Exercise: Write out every record below exactly as it appears.

(Object data in JSON)
>> BEGIN
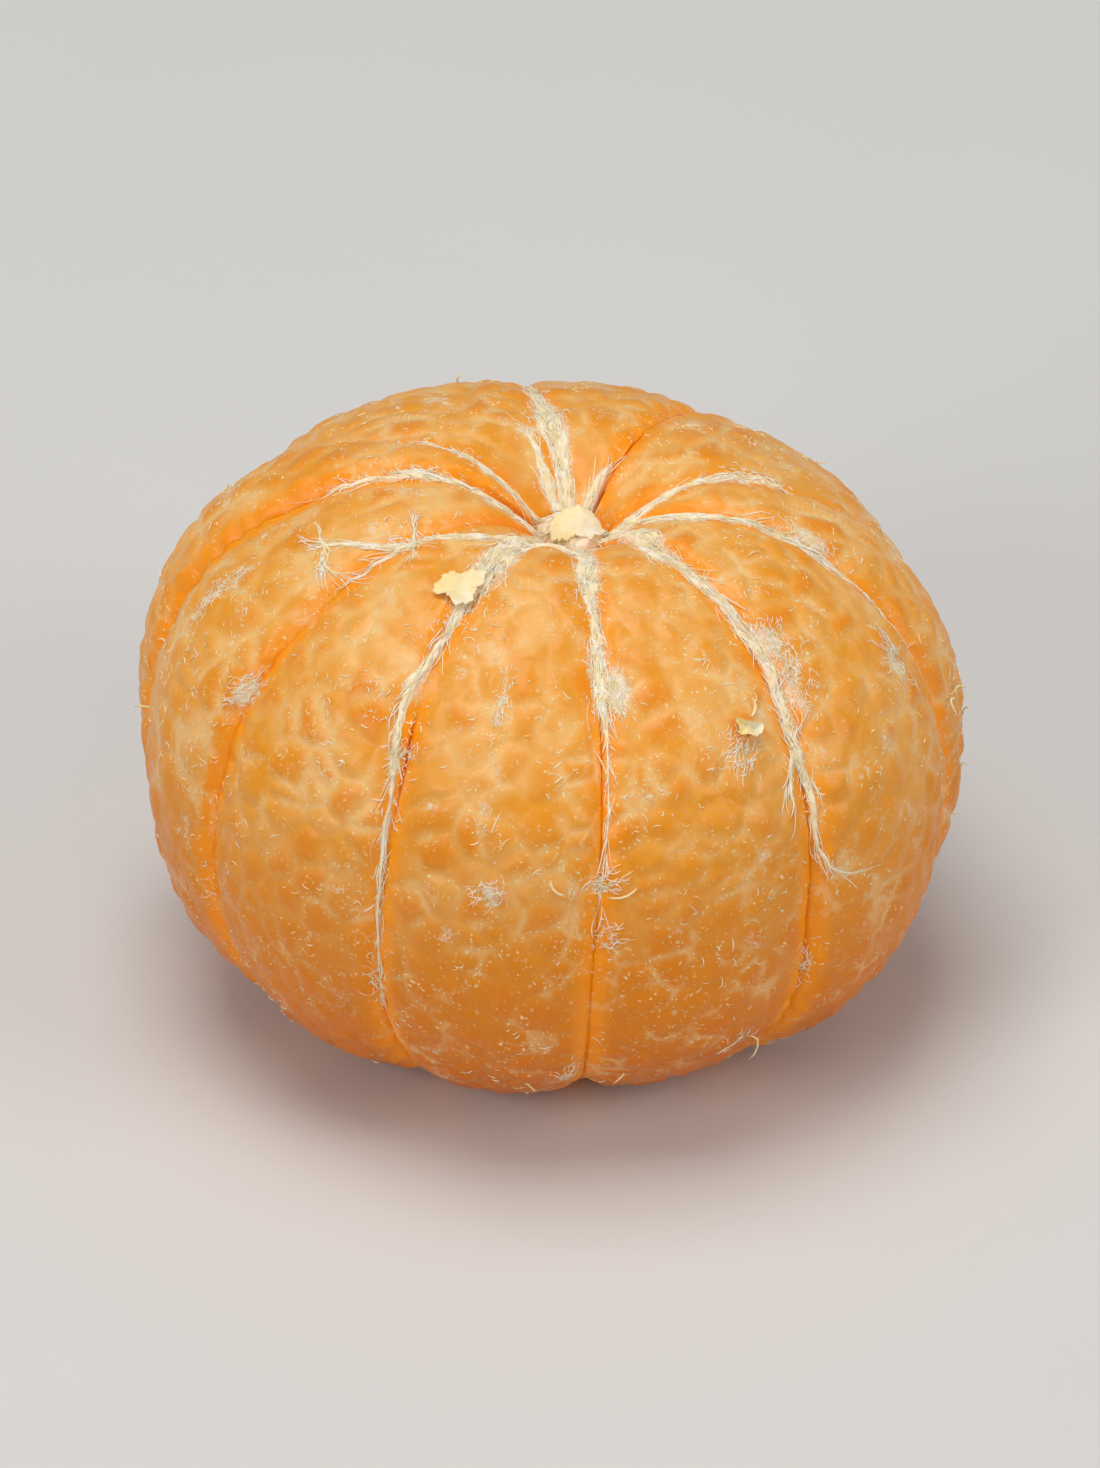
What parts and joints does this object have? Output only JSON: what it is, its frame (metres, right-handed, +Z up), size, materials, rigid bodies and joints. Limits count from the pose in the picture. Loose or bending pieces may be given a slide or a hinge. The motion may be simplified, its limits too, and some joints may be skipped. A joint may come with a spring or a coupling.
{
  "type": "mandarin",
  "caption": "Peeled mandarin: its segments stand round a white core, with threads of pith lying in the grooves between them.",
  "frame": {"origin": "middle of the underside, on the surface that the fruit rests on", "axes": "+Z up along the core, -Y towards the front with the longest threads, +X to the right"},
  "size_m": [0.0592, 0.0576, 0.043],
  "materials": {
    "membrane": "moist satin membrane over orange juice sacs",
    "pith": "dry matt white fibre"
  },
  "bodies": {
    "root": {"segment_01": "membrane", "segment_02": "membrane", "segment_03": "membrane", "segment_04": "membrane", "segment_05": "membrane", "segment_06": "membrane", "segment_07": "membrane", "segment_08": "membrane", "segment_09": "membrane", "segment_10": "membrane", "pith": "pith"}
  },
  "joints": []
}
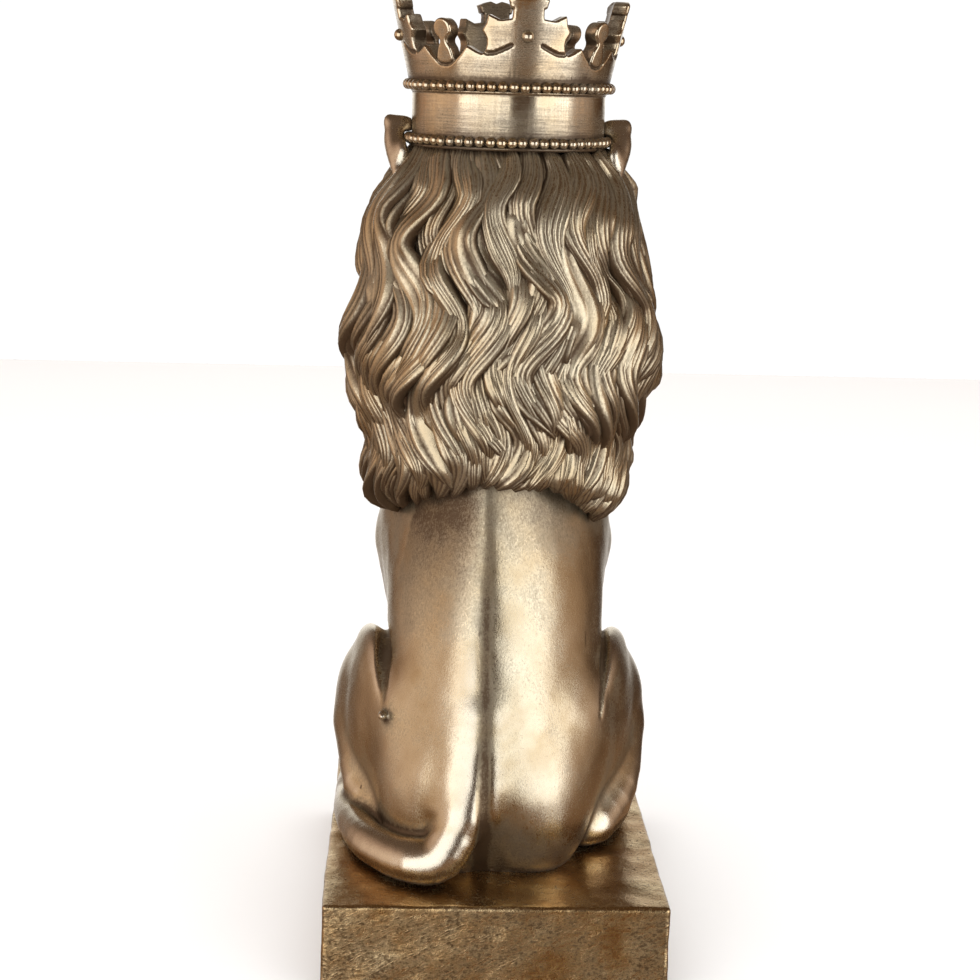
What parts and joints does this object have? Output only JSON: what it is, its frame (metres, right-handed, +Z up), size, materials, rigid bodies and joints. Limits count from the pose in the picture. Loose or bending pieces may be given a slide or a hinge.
>> END
Output below:
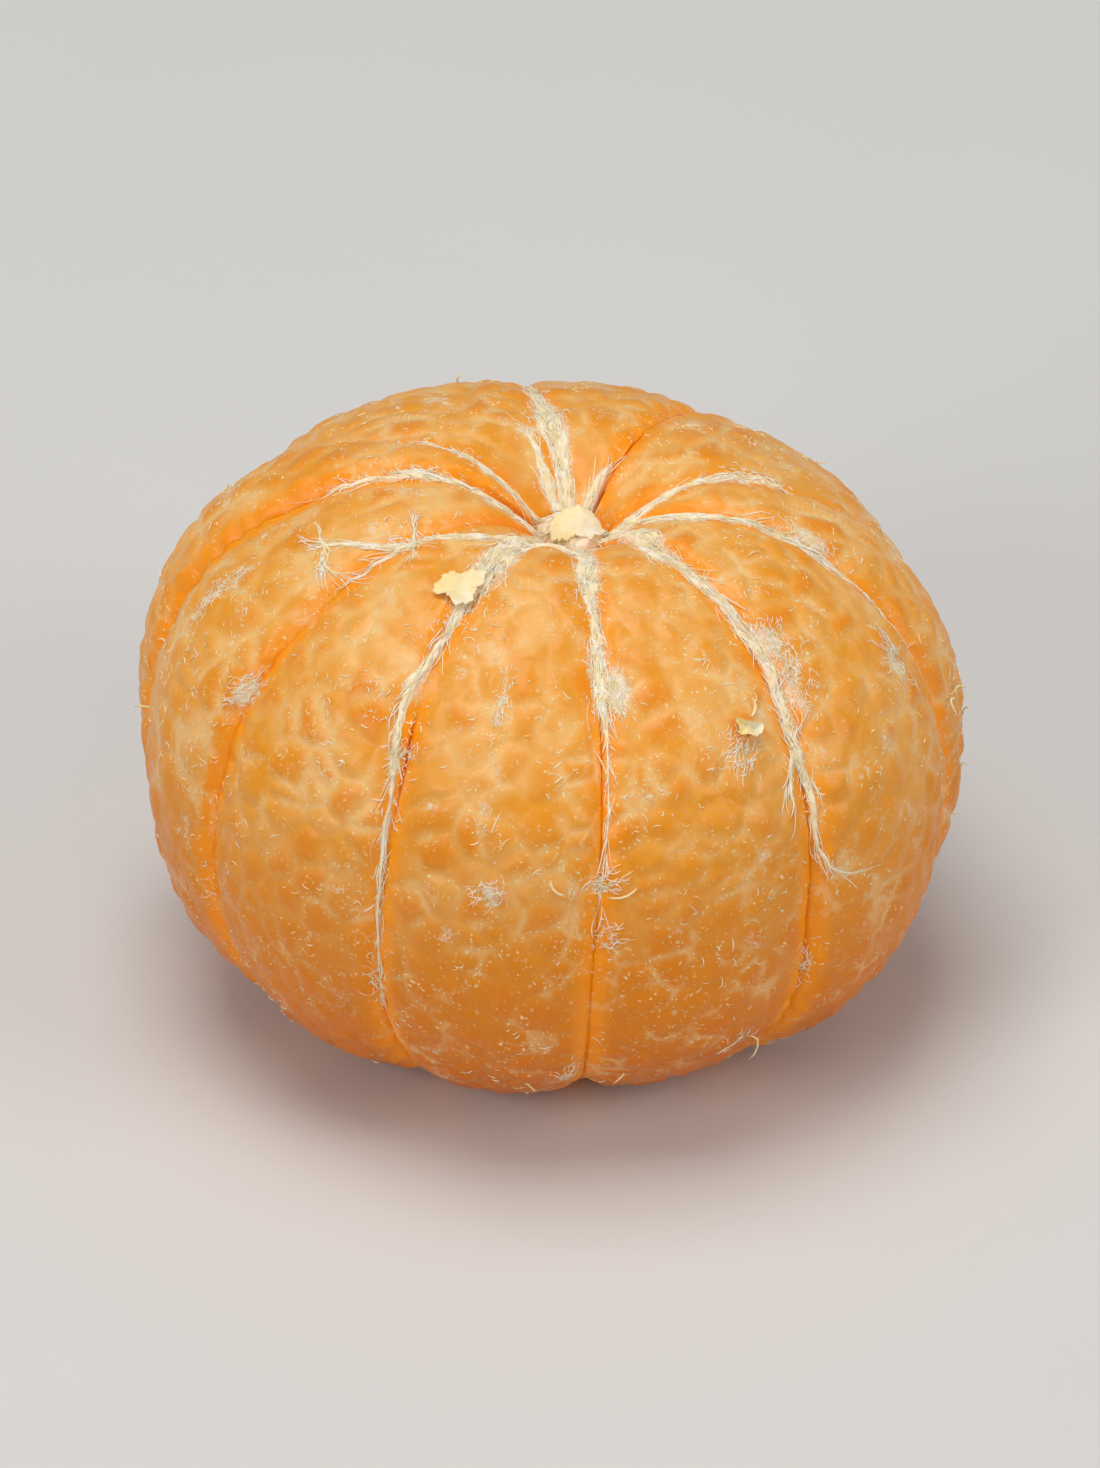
What parts and joints does this object have? Output only JSON: what it is, its frame (metres, right-handed, +Z up), size, materials, rigid bodies and joints. Limits count from the pose in the picture. Loose or bending pieces may be given a slide or a hinge. The motion may be simplified, its limits too, and some joints may be skipped. A joint may come with a spring or a coupling.
{
  "type": "mandarin",
  "caption": "Peeled mandarin: its segments stand round a white core, with threads of pith lying in the grooves between them.",
  "frame": {"origin": "middle of the underside, on the surface that the fruit rests on", "axes": "+Z up along the core, -Y towards the front with the longest threads, +X to the right"},
  "size_m": [0.0592, 0.0576, 0.043],
  "materials": {
    "membrane": "moist satin membrane over orange juice sacs",
    "pith": "dry matt white fibre"
  },
  "bodies": {
    "root": {"segment_01": "membrane", "segment_02": "membrane", "segment_03": "membrane", "segment_04": "membrane", "segment_05": "membrane", "segment_06": "membrane", "segment_07": "membrane", "segment_08": "membrane", "segment_09": "membrane", "segment_10": "membrane", "pith": "pith"}
  },
  "joints": []
}
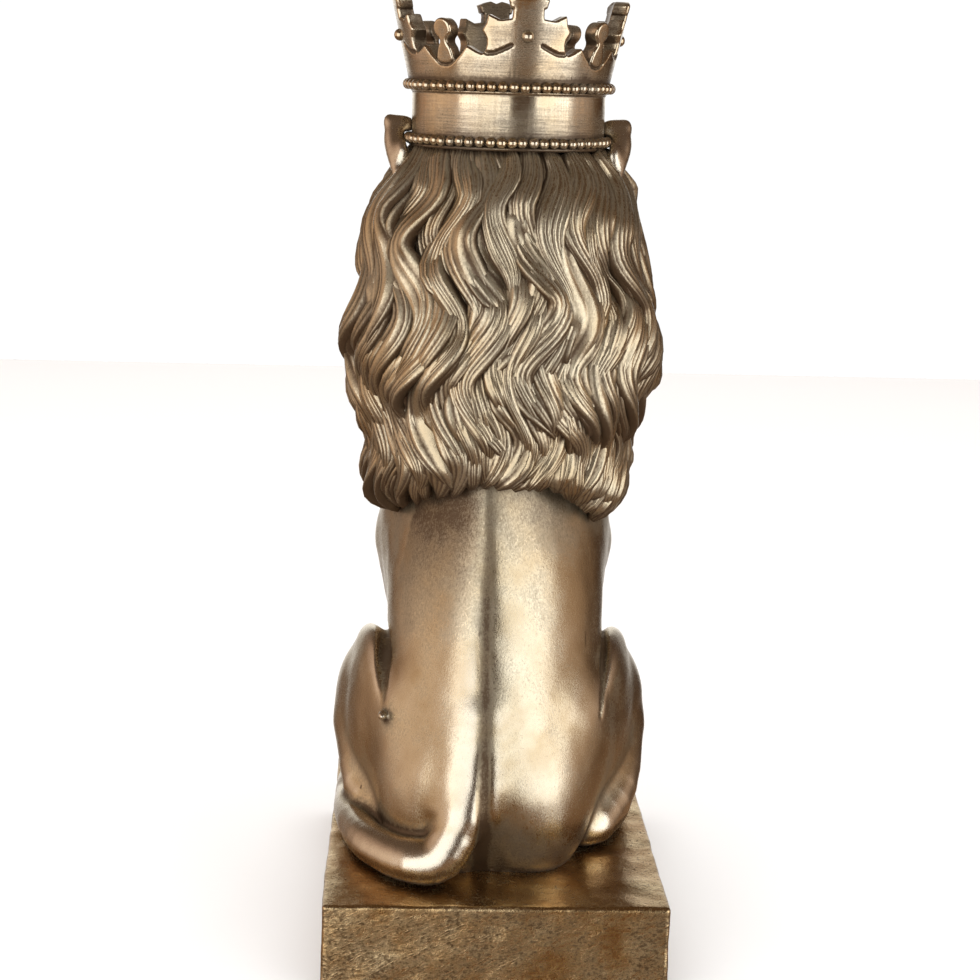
What parts and joints does this object have? Output only JSON: what it is, its frame (metres, right-handed, +Z up), size, materials, rigid bodies and joints. Limits count from the pose in the picture. Loose or bending pieces may be given a slide or a hinge.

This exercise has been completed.